» **DIRECTIONS**:
State the number of lines where "bodies" appears. Add nothing else.

» **DATA FOR THIS EXERCISE**:
•••••

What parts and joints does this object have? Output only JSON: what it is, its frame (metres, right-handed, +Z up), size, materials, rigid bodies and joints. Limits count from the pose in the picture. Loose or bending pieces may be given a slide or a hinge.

•••••

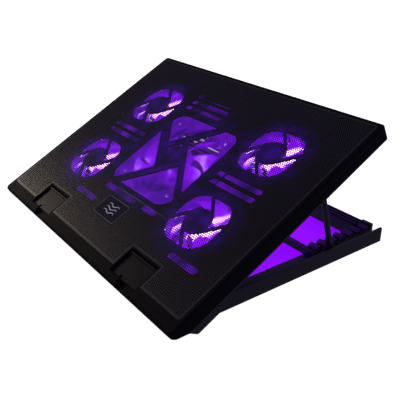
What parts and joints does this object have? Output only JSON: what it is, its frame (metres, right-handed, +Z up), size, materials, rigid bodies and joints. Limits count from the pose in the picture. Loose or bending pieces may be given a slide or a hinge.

•••••

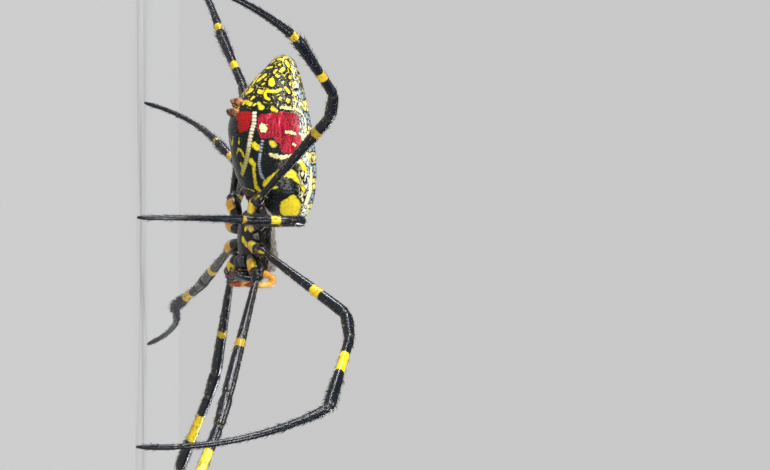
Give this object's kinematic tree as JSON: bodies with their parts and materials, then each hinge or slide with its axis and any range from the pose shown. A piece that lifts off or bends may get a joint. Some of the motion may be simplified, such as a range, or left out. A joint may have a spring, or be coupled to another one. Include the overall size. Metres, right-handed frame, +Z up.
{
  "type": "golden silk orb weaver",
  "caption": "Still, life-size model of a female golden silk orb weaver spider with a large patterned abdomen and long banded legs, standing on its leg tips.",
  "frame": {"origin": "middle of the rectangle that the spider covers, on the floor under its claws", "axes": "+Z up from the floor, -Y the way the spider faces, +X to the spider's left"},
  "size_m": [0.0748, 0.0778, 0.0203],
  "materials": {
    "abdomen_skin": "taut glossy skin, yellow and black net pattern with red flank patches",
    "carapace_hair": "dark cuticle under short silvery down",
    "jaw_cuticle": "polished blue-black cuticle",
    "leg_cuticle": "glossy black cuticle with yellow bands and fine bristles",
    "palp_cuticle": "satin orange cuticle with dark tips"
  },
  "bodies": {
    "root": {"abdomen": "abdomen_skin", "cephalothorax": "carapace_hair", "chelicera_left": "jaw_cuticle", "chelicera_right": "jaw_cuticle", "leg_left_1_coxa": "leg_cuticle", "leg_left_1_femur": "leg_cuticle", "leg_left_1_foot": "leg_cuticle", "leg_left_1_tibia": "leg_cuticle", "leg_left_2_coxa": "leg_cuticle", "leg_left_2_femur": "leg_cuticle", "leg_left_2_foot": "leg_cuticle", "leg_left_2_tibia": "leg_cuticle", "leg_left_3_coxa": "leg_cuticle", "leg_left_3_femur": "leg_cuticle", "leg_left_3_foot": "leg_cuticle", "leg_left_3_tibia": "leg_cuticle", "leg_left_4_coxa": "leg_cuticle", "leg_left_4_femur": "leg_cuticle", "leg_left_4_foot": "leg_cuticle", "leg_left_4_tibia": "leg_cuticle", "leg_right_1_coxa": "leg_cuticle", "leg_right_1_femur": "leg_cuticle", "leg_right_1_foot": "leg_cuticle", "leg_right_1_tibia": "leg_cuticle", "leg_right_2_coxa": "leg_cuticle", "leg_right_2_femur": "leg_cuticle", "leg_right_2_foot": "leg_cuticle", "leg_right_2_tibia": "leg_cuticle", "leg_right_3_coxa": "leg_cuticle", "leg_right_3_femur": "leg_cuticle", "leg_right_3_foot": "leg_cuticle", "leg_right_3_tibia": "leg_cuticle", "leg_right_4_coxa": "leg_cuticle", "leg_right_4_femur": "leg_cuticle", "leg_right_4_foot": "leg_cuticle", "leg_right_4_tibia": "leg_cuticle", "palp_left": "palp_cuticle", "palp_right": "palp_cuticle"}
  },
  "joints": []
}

•••••

» **FINISHED ANSWER**:
4